───── INFORMATION PROVIDED
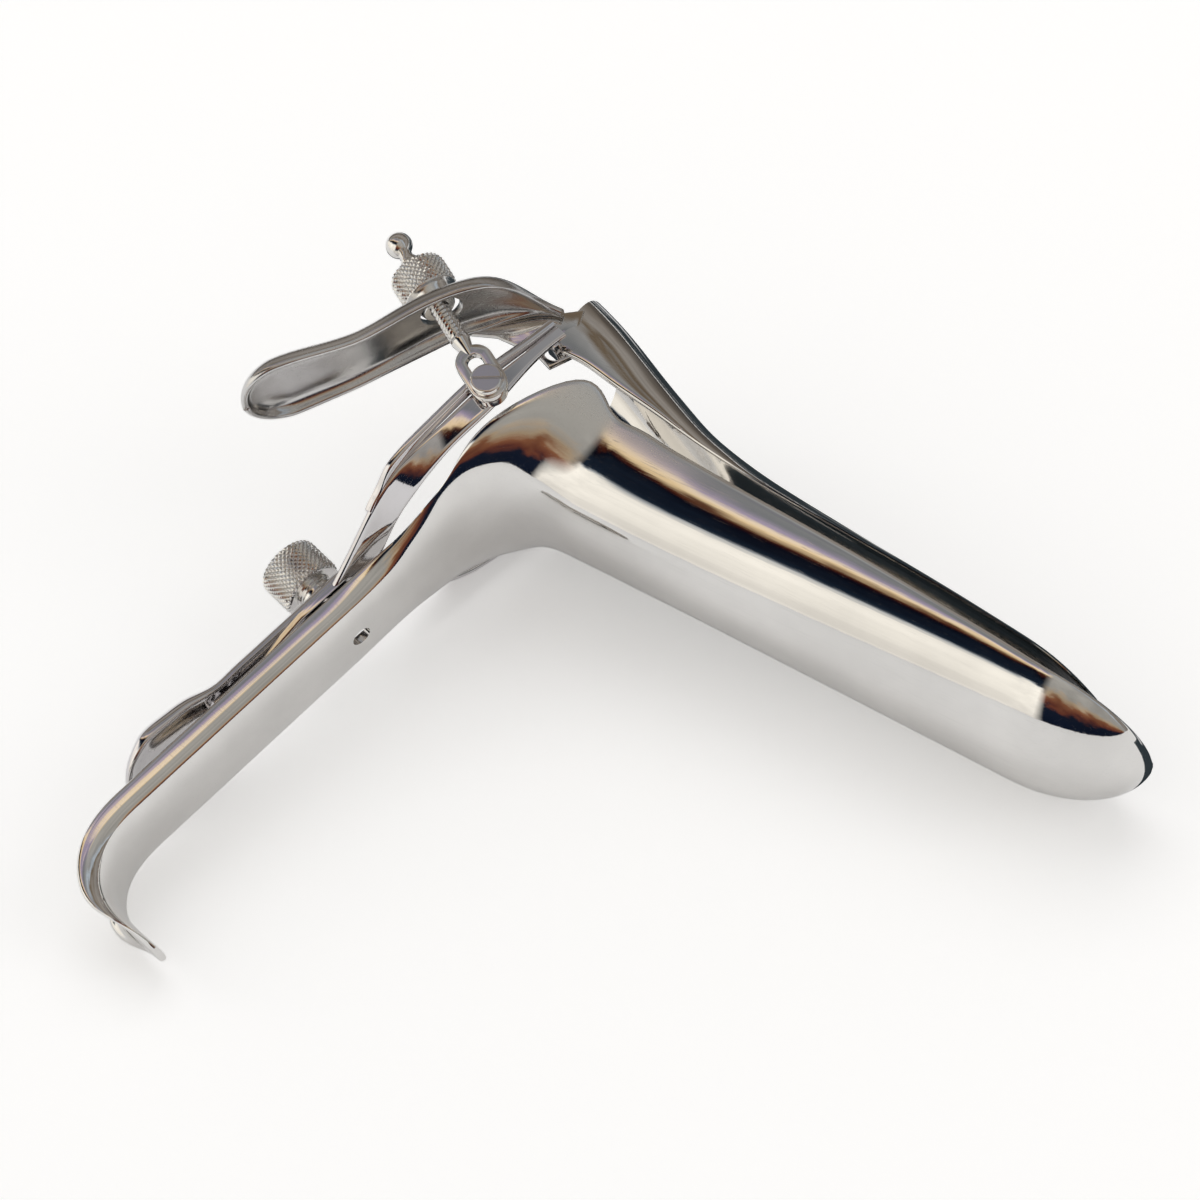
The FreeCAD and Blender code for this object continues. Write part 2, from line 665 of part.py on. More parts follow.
def pivot_boss():
    """Threaded boss on the outside of the near arm."""
    foot = PIVOT - ACROSS * (ARM_HALF_WIDTH + 2 * WELD_GAP)
    face = PIVOT - ACROSS * (ARM_HALF_WIDTH + BOSS_HEIGHT)
    bore = cylinder(PIVOT_SHANK / 2 + RUNNING_GAP, foot + ACROSS, face - ACROSS)
    return cylinder(BOSS_DIAMETER / 2, foot, face).cut(bore)


def pivot_screw():
    """Slotted screw through the rod's eye into the boss and the arm."""
    inner = PIVOT - ACROSS * (ARM_HALF_WIDTH - SHEET)
    under = PIVOT - ACROSS * (EYE_INNER + EYE_THICKNESS + RUNNING_GAP)
    top = under - ACROSS * PIVOT_HEAD_HEIGHT
    head = cylinder(PIVOT_HEAD / 2, under, top)
    head = head.makeFillet(0.4, [e for e in head.Edges if abs(e.CenterOfMass.y - top.y) < 0.01])
    screw = head.fuse(cylinder(PIVOT_SHANK / 2, inner, under))
    slot = Part.makeBox(PIVOT_HEAD + 2, PIVOT_SLOT_DEPTH + 1, PIVOT_SLOT_WIDTH)
    slot.translate(Vector(-PIVOT_HEAD / 2 - 1, -1, -PIVOT_SLOT_WIDTH / 2))
    slot.rotate(Vector(0, 0, 0), ACROSS, -PIVOT_SLOT_TURN)
    slot.translate(top + ACROSS * PIVOT_SLOT_DEPTH)
    return screw.removeSplitter().cut(slot)


def threaded_rod():
    """Rod with a flattened eye and a long hole, so that it can swing and slide on its screw."""
    base = Vector(PIVOT.x, ROD_Y, PIVOT.z)
    d = ROD_DIRECTION
    half = EYE_THICKNESS / 2
    eye = slot_cutter(base + ACROSS * half, base + d * EYE_SLOT + ACROSS * half,
                      2 * EYE_HALF_WIDTH, -ACROSS, EYE_THICKNESS)
    cone_start = EYE_SLOT + EYE_HALF_WIDTH - EYE_NECK_OVERLAP
    neck = Part.makeCone(half, ROD_DIAMETER / 2, ROD_START - cone_start,
                         base + d * cone_start, d)
    bar = cylinder(ROD_DIAMETER / 2, base + d * ROD_START, base + d * (ROD_LENGTH - ROD_PIN_LENGTH))
    pin = cylinder(BALL_NECK / 2 - RUNNING_GAP, base + d * (ROD_START + 1), base + d * ROD_LENGTH)
    hole = slot_cutter(base + ACROSS * 2, base + d * EYE_SLOT + ACROSS * 2,
                       PIVOT_SHANK + 2 * RUNNING_GAP, -ACROSS, 4)
    return eye.fuse([neck, bar, pin]).removeSplitter().cut(hole)


def rod_stop():
    """Ball with a short collar, pressed on the rod's end to keep the nut on."""
    base = Vector(PIVOT.x, ROD_Y, PIVOT.z) + ROD_DIRECTION * (ROD_LENGTH - ROD_PIN_LENGTH + WELD_GAP)
    radius = BALL_DIAMETER / 2
    neck = BALL_NECK / 2 + 0.1
    centre = base + ROD_DIRECTION * (COLLAR_LENGTH - 0.9 + radius)
    ball = Part.makeSphere(radius, centre)
    collar = revolved([(0, 0), (neck + 0.35, 0), (neck, 0.9), (neck, COLLAR_LENGTH),
                       (0, COLLAR_LENGTH)], base, ROD_DIRECTION)
    socket = cylinder(BALL_NECK / 2, base - ROD_DIRECTION,
                      base + ROD_DIRECTION * (ROD_PIN_LENGTH + RUNNING_GAP))
    return ball.fuse(collar).cut(socket)


def lever_nut():
    """Knurled nut with a tapered shoulder that seats in the lever's hole."""
    base = Vector(PIVOT.x, ROD_Y, PIVOT.z) + ROD_DIRECTION * NUT_BASE
    bore = ROD_DIAMETER / 2 + RUNNING_GAP
    seat = NUT_SEAT_DIAMETER / 2
    outer = NUT_DIAMETER / 2
    top = NUT_SHOULDER + NUT_LENGTH
    rim = outer - NUT_CHAMFER
    profile = [(bore, -0.6), (seat, -0.6), (seat + 0.4, 0.6), (rim, NUT_SHOULDER - 0.4),
               (outer, NUT_SHOULDER + 0.5), (outer, top - NUT_CHAMFER), (rim, top),
               (rim - 1.1, top + 0.2), (bore, top + 0.2)]
    return revolved(profile, base, ROD_DIRECTION)


def lever_stations():
    """Distance, inner edge, outer edge and rim depth of the lever."""
    centre = -ROD_Y
    inner = UPPER_REAR_HALF_WIDTH + 0.35
    broad = LEVER_WIDTH / 2
    neck = LEVER_NECK / 2
    spoon = LEVER_SPOON / 2
    return [
        (0.0, inner, inner + 1.8, 0.9),
        (4.0, inner + 0.15, inner + 5.5, 1.5),
        (8.0, inner + 0.3, centre + broad - 1.6, 2.5),
        (12.5, centre - broad + 0.2, centre + broad, LEVER_RIM),
        (22.0, centre - broad, centre + broad, LEVER_RIM),
        (31.0, centre - neck + 0.5, centre + neck + 0.8, LEVER_RIM - 0.3),
        (37.0, centre - spoon + 2.0, centre + spoon + 0.8, LEVER_RIM - 0.2),
        (43.0, centre - spoon + 2.0, centre + spoon + 2.0, LEVER_RIM),
        (LEVER_LENGTH, centre - spoon + 2.4, centre + spoon + 2.4, LEVER_RIM),
    ]


def lever_grid(inset):
    """Surface of the lever, from its welded root to the spoon's end."""
    body = LEVER_LENGTH - LEVER_END_ROUND
    rounding = LEVER_END_ROUND - inset
    grid = []
    for place in round_ended(0.0, body, 14, rounding, 7):
        inner, outer, rim = smooth_row(lever_stations(), place)
        over, close = closing(place - body, rounding)
        x, z, angle = trace(LEVER_ROOT, LEVER_HEADING, LEVER_BENDS, place)
        normal = Vector(-math.sin(angle), 0, math.cos(angle))
        middle = Vector(x, -(inner + outer) / 2, z)
        half = max((outer - inner) / 2 - inset, 0.3) * close
        hollow = max(rim - inset, LEAST_HOLLOW)
        lift = inset + hollow * (1 - close)
        line = []
        for across, rise in trough(half, hollow * close, 4.0 - 1.0 * over, 88):
            line.append(middle + normal * (lift + rise) + ACROSS * across)
        grid.append(line)
    return grid


def thumb_lever():
    """Lever: a channel with raised rims, a hole for the rod and a spoon end."""
    solid = sheet_solid(lever_grid(0), lever_grid(LEVER_SHEET))
    base = Vector(PIVOT.x, ROD_Y, PIVOT.z)
    hole = cylinder(LEVER_HOLE / 2, base + ROD_DIRECTION * 11, base + ROD_DIRECTION * 21)
    return solid.cut(hole)


def build():
    """All pieces in the upright frame, by node name."""
    return {
        "lower_blade": lower_blade(),
        "upper_blade": upper_blade(),
        "thumb_lever": thumb_lever(),
        "yoke": yoke(),
        "slide_channel": slide_channel(),
        "thumb_screw": thumb_screw(),
        "pivot_boss": pivot_boss(),
        "pivot_screw": pivot_screw(),
        "threaded_rod": threaded_rod(),
        "rod_stop": rod_stop(),
        "lever_nut": lever_nut(),
    }


def surface_points(shape):
    """Points on a shape's surface, close enough together to find what it rests on."""
    return shape.tessellate(FINE)[0]


def resting_axes(shapes):
    """Axes of the lying pose: it rests on the hoop's far arm, the blade's end and the hook."""
    blade = surface_points(shapes["lower_blade"])
    regions = [surface_points(shapes["yoke"]),
               [p for p in blade if p.x > BLADE_REACH / 2],
               [p for p in blade if p.z < -HANDLE_STRAIGHT * 0.8]]
    below = ACROSS
    for turn in range(RESTING_STEPS):
        hoop, tip, hook = [max(points, key=lambda p: p.dot(below)) for points in regions]
        below = (tip - hoop).cross(hook - hoop)
        below.normalize()
        if below.y < 0:
            below = below * -1
    up = below * -1
    along = Vector(1, 0, 0) - up * up.x
    along.normalize()
    return along, up.cross(along), up


def lying_placement(shapes):
    """Placement that lays the instrument down with the middle of its base at the origin."""
    along, over, up = resting_axes(shapes)
    turn = FreeCAD.Matrix(along.x, along.y, along.z, 0, over.x, over.y, over.z, 0,
                          up.x, up.y, up.z, 0, 0, 0, 0, 1)
    points = [turn.multVec(p) for shape in shapes.values() for p in surface_points(shape)]
    xs = [p.x for p in points]
    ys = [p.y for p in points]
    floor = min(p.z for p in points)
    shift = Vector(-(min(xs) + max(xs)) / 2, -(min(ys) + max(ys)) / 2, -floor)
    return FreeCAD.Placement(shift, FreeCAD.Rotation(turn))


if __name__ == "__main__":
    os.makedirs("parts", exist_ok=True)
    pieces = build()
    placement = lying_placement(pieces)
    for name, shape in pieces.items():
        solid = shape.Solids[0].copy()
        solid.Placement = placement.multiply(solid.Placement)
        solid.exportStep("parts/" + name + ".step")
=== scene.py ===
import json
import math

import bmesh
import bpy
import numpy as np
from mathutils import Matrix, Vector


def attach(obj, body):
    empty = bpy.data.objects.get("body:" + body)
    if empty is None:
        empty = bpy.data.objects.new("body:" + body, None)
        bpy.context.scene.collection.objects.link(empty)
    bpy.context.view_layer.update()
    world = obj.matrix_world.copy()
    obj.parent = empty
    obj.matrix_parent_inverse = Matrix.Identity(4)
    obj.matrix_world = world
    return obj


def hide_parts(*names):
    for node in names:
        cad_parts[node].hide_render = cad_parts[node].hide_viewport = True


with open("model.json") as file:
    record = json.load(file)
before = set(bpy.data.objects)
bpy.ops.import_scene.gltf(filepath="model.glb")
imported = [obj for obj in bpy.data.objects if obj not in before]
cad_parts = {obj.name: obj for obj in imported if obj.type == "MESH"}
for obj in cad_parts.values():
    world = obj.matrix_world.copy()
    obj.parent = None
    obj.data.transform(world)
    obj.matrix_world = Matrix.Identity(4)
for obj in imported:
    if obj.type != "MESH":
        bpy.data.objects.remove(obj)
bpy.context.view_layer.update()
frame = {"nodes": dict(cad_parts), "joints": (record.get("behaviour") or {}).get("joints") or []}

MM = 0.001
WELD = 1e-7
SHARP_ANGLE = math.radians(38.0)

# Points on the fine lines that even points are read from, and a rim's largest share of a sheet
FINE_SECTION = 401
FINE_LINE = 600
LARGEST_RIM = 0.2

# The upright frame of the instrument, in millimetres: X along the blades, Y away from the
# lever's side, Z up. Its place in the row frame follows from the joints.
HANDLE_LEAN = math.radians(15.2)
HINGE_DOWN = -20.5
HINGE_BACK = 5.0

joints = {joint["name"]: joint for joint in frame["joints"]}
UP_HANDLE = Vector(joints["frame_slide"]["axis"])
NEAR = Vector(joints["blade_hinge"]["axis"])
BACK = Vector(joints["clamp_turn"]["axis"])
DOWN = -UP_HANDLE
ALONG = -DOWN * math.sin(HANDLE_LEAN) - BACK * math.cos(HANDLE_LEAN)
OVER = -DOWN * math.cos(HANDLE_LEAN) + BACK * math.sin(HANDLE_LEAN)
FAR = -NEAR
HINGE = Vector(joints["blade_hinge"]["pos_m"])
ORIGIN = HINGE - (DOWN * HINGE_DOWN + BACK * HINGE_BACK) * MM

# Sheet sizes, as in the solids
SHEET = 1.2
UPPER_SHEET = 1.1
LEVER_SHEET = 1.1
SLIDE_SHEET = 1.0
ELBOW_RADIUS = 11.0
ELBOW_TURN = 75.5
BLADE_REACH = 106.5
LOWER_TIP_ROUND = 18.5
HANDLE_STRAIGHT = 72.0
HOOK_ENTRY_RADIUS = 16.0
HOOK_ENTRY_TURN = 20.0
HOOK_RADIUS = 8.5
HOOK_TURN = 75.0
TONGUE_LENGTH = 6.0
UPPER_REACH = 100.0
UPPER_TIP_ROUND = 16.0
LEVER_LENGTH = 51.6
LEVER_TIP_ROUND = 7.6
LEAST_HOLLOW = 0.05
ROD_Y = -23.55

ELBOW_TANGENT = ELBOW_RADIUS * math.tan(math.radians(ELBOW_TURN / 2))
ELBOW_LENGTH = ELBOW_RADIUS * math.radians(ELBOW_TURN)
LOWER_LENGTH = ELBOW_LENGTH + BLADE_REACH - ELBOW_TANGENT
HOOK_ENTRY_LENGTH = HOOK_ENTRY_RADIUS * math.radians(HOOK_ENTRY_TURN)
HOOK_LENGTH = HOOK_RADIUS * math.radians(HOOK_TURN)
STRAIGHT_LENGTH = HANDLE_STRAIGHT - ELBOW_TANGENT
HANDLE_LENGTH = STRAIGHT_LENGTH + HOOK_ENTRY_LENGTH + HOOK_LENGTH + TONGUE_LENGTH

LEAN_DOWN = np.array([-math.sin(HANDLE_LEAN), 0, -math.cos(HANDLE_LEAN)])
LEAN_BACK = np.array([-math.cos(HANDLE_LEAN), 0, math.sin(HANDLE_LEAN)])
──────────
◆ DESCRIPTION OF THE TASK ◆
Output only the lines from the one containing "along, over, up = resting_axes(shapes)" through the one containing "bpy.data.objects.remove(obj)", inclusive, exactly as written.

◆ THE ANSWER ◆
    along, over, up = resting_axes(shapes)
    turn = FreeCAD.Matrix(along.x, along.y, along.z, 0, over.x, over.y, over.z, 0,
                          up.x, up.y, up.z, 0, 0, 0, 0, 1)
    points = [turn.multVec(p) for shape in shapes.values() for p in surface_points(shape)]
    xs = [p.x for p in points]
    ys = [p.y for p in points]
    floor = min(p.z for p in points)
    shift = Vector(-(min(xs) + max(xs)) / 2, -(min(ys) + max(ys)) / 2, -floor)
    return FreeCAD.Placement(shift, FreeCAD.Rotation(turn))


if __name__ == "__main__":
    os.makedirs("parts", exist_ok=True)
    pieces = build()
    placement = lying_placement(pieces)
    for name, shape in pieces.items():
        solid = shape.Solids[0].copy()
        solid.Placement = placement.multiply(solid.Placement)
        solid.exportStep("parts/" + name + ".step")
=== scene.py ===
import json
import math

import bmesh
import bpy
import numpy as np
from mathutils import Matrix, Vector


def attach(obj, body):
    empty = bpy.data.objects.get("body:" + body)
    if empty is None:
        empty = bpy.data.objects.new("body:" + body, None)
        bpy.context.scene.collection.objects.link(empty)
    bpy.context.view_layer.update()
    world = obj.matrix_world.copy()
    obj.parent = empty
    obj.matrix_parent_inverse = Matrix.Identity(4)
    obj.matrix_world = world
    return obj


def hide_parts(*names):
    for node in names:
        cad_parts[node].hide_render = cad_parts[node].hide_viewport = True


with open("model.json") as file:
    record = json.load(file)
before = set(bpy.data.objects)
bpy.ops.import_scene.gltf(filepath="model.glb")
imported = [obj for obj in bpy.data.objects if obj not in before]
cad_parts = {obj.name: obj for obj in imported if obj.type == "MESH"}
for obj in cad_parts.values():
    world = obj.matrix_world.copy()
    obj.parent = None
    obj.data.transform(world)
    obj.matrix_world = Matrix.Identity(4)
for obj in imported:
    if obj.type != "MESH":
        bpy.data.objects.remove(obj)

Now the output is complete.